▸ Exercise goal: Return the count of lines with the string "three" in them, and nothing else.

▸ Materials provided:
- - -
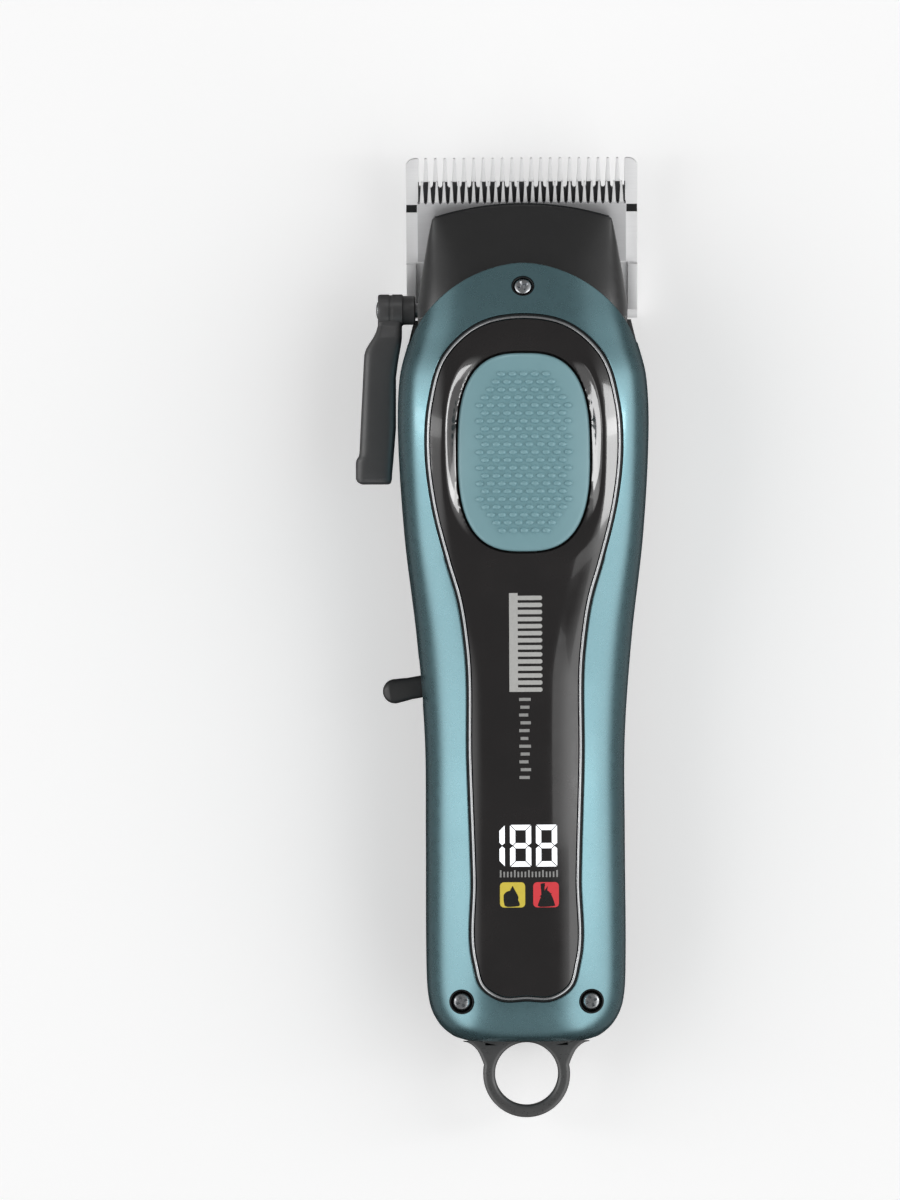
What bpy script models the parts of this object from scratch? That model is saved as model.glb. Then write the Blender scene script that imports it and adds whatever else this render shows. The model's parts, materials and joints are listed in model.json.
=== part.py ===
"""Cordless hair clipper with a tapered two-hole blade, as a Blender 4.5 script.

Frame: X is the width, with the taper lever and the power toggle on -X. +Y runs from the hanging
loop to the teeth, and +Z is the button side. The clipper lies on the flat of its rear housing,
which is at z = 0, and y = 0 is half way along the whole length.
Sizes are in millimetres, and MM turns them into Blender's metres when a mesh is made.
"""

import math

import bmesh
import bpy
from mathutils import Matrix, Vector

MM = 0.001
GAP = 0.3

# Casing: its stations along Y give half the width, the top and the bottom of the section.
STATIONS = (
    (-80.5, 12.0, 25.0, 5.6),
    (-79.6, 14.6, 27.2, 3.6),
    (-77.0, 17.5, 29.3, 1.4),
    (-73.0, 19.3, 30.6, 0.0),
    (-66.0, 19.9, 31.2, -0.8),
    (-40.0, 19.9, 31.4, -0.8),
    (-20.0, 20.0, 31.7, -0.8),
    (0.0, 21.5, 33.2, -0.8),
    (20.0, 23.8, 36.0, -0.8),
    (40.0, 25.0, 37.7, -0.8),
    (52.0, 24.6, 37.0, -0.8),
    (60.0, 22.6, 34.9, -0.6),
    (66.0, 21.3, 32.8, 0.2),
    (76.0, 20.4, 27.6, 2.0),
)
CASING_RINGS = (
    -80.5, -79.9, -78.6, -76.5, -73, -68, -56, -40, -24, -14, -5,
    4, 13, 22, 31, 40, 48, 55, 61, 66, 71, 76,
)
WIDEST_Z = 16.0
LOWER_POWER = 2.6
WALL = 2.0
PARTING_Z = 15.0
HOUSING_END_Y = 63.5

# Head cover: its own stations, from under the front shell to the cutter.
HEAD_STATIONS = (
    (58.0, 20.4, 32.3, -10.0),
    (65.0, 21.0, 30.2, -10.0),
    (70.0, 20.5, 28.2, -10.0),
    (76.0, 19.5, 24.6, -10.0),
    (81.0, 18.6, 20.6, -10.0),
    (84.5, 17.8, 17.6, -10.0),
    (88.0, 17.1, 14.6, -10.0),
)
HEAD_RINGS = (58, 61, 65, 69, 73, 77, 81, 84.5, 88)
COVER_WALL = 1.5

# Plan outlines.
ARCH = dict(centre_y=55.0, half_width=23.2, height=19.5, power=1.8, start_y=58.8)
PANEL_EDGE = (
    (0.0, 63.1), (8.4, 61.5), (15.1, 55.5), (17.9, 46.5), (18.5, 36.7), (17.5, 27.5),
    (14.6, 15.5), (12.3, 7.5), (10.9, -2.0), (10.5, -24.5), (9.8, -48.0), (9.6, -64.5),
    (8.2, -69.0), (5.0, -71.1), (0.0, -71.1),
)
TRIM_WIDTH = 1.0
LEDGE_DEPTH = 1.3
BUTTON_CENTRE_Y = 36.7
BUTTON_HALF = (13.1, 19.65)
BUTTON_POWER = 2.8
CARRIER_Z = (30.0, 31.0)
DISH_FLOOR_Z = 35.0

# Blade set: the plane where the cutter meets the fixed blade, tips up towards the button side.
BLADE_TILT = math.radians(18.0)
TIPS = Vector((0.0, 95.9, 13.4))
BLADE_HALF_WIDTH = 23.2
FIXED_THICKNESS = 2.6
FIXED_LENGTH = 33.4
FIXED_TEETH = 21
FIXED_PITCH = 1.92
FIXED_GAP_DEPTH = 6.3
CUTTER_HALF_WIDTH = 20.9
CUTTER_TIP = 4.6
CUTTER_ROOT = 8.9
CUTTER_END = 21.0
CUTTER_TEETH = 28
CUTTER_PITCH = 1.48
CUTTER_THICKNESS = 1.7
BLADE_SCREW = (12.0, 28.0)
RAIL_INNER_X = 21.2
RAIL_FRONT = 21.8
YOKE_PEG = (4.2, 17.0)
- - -
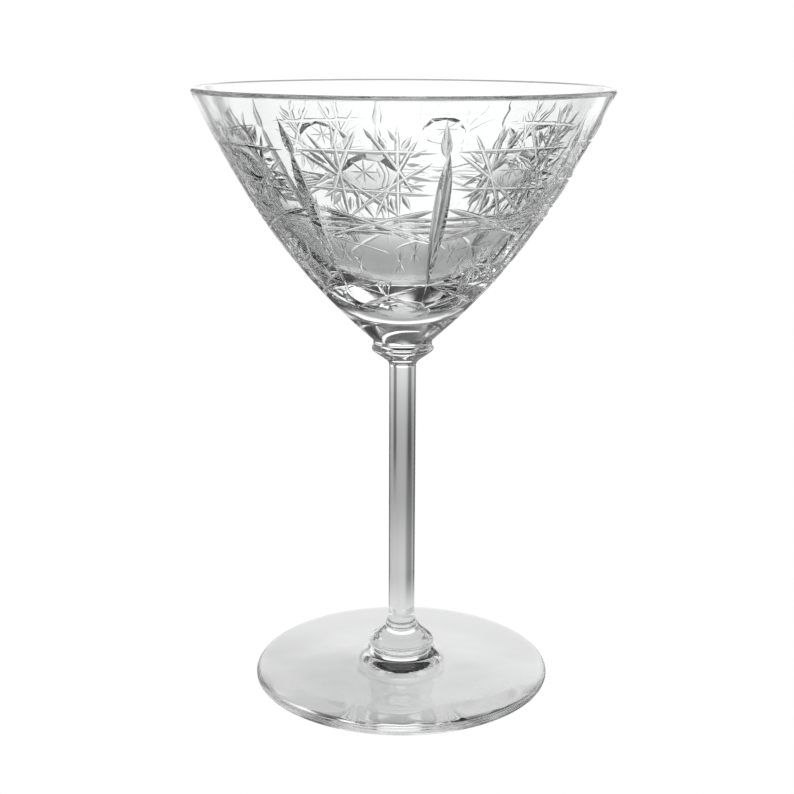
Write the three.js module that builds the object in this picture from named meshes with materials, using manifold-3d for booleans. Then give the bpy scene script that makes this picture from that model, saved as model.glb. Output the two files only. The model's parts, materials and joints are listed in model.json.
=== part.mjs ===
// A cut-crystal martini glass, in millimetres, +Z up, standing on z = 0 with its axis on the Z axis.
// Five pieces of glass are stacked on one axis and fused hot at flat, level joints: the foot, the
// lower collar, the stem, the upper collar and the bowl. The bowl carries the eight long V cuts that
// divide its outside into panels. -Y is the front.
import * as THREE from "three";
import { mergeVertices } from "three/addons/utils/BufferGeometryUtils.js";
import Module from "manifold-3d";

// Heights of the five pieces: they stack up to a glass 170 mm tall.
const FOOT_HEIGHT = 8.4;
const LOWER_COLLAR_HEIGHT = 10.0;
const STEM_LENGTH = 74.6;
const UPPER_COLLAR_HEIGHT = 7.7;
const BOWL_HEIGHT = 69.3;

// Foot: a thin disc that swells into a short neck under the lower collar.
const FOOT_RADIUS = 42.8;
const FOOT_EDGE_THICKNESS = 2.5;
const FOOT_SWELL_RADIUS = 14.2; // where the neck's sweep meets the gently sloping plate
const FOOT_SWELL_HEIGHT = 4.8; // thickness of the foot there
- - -
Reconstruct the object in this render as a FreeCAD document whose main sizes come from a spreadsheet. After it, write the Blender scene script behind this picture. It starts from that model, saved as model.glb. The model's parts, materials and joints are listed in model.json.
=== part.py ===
- - -
▸ Solved exercise: 3